No; better far let the people starve; let the mortgages squeeze those who do not own; make the fair earth bestowed on man—to be cultivated, tended, and rendered fruitful—a waste howling desert, peopled by wild animals, for whose shooting, wealthy pelf-rakers from the centres of trade are ready to pay high rents. Next to our heaven-bestowed Poor Law, the Law of Entail, which binds the land to a name or a family, has been the greatest factor for evil in the national life of England. It has preserved our "institutions;" gives continuity to our history, men assert. Perish the people then, but hold fast to this sheet anchor. "It preserves scoundrels from justice, and the fate they have earned," by reformers. What of that? These men have the right to be abominable—you and I, the workers and the sweaters, the privilege only to bear their abominations.

It has always struck me, though, that the fetish machinery of the English Establishment is imperfect in one particular. While in actual fact all "lord" bishops, and most preachers therein, determinedly oppose whatsoever would emancipate the people from their bondage, the best of them never daring to strike boldly at the root of the evils that threaten England with extinction, that fill the land with misery, that huddle the bulk of our population into the fever dens of her cities—it has struck me, I say, that their liturgy is incomplete, almost hypocritical. A prayer like this should be inserted among the collects of the day, instead, say, of the collect for peace, which comes so ill from the lips of men whose ambition is usually to train some of their children as licensed men-slayers. Let the lawn-sleeved "lord" bishops look to it, then, and take this hint:—

"Sanctify might, O Lord, against right, and make it stronger and stronger. Bless iniquities in high places, and cause the hypocrisy of princes to be exalted in the eyes of the people. Protect the nobility and gentry in their harlotry, and let holiness be measured by the fineness of the garments. Grind the poor in their poverty, and cause them to pay that they owe not. And O Lord, we beseech Thee, suffer not the oppressed to have justice, lest they rise up against us and refuse to give us the tithes we have filched from the indignant. These things do, O Lord, and our lips shall praise Thee."

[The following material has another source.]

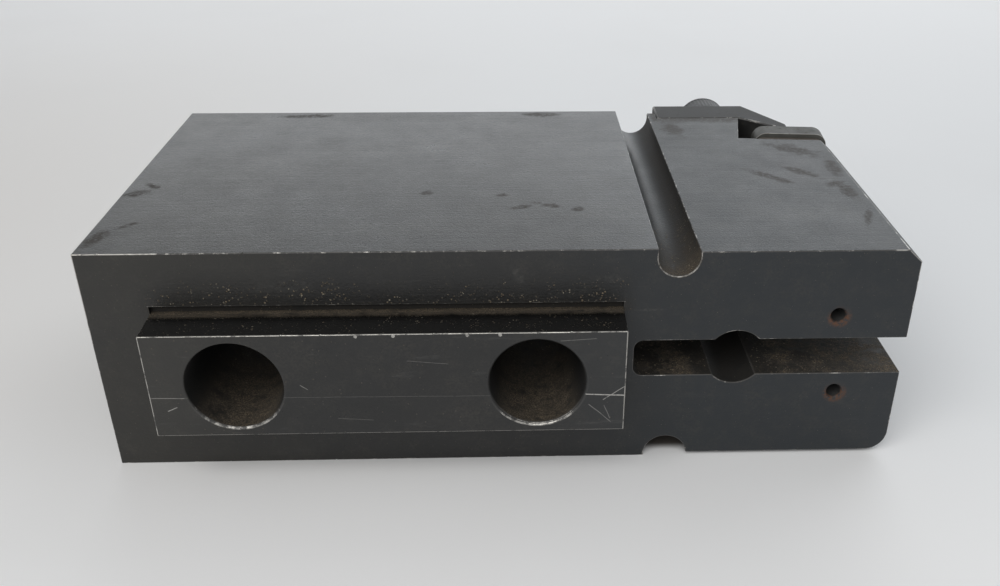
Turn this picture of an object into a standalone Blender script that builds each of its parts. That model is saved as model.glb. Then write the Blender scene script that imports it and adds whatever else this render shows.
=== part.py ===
"""Keyed tool block that carries two indexable inserts, lying on its side.

+X runs from the plain end of the shank to the cutting end, +Y runs from the mounting face to the clamping
side, and +Z is up. Places on the block are given as distances from the shank's plain end, from the mounting
face and from the base; at() turns them into this file's coordinates, whose origin is under the middle of
the whole tool, on the surface it lies on.
"""
import math

import bmesh
import bpy
from mathutils import Matrix, Vector

MM = 0.001
GAP = 0.3 * MM                      # air between pieces that touch
OVERCUT = 2.0 * MM                  # how far a cutter runs past the face it opens

# Block: shank, key and split head
BLOCK_LENGTH = 171.45 * MM
BLOCK_HEIGHT = 50.8 * MM
SHANK_DEPTH = 93.5 * MM             # mounting face to back face
HEAD_DEPTH = 88.9 * MM
HEAD_RELIEF = 0.7 * MM              # head's top and bottom lie this far inside the shank's
SHOULDER_X = 127.9 * MM             # step down to the head's back face; it squares the clamps' heels
KEY_START = 13.0 * MM
KEY_LENGTH = 97.5 * MM
KEY_HEIGHT = 23.6 * MM
KEY_PROUD = 9.5 * MM
CORNER_CUT_HEIGHT = 1.7 * MM        # relief cut into the mounting face along the key
CORNER_CUT_DEPTH = 1.4 * MM
BOLT_HOLE_RADIUS = 9.92 * MM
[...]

If you will honestly pray thus, serene "lord" bishops, much-wrangling, gorgeously-embroidered deans, vicars, and incumbents, you will earn the respect of honest men. Whatever you do, I beseech you go not on as you do now, lest the people should one day act. They think not a little even now.

Fare ye well, then, Cecil Wiseman, sham soldier, horse racer, blasphemer, drunkard, seducer, sot, farewell! The upper world "society" protects you, the Church shields you, nay, the priest must e'en bow when you abduct his daughter, and the very Jews themselves, wholesome scourge of your class though they be, cannot utterly ruin you—here. Go your ways—I leave you to God. What witness, think you, will that diseased body, that bloated face and hang-dog look of yours, bear against you in the judgment? In that day your very victims may pity you.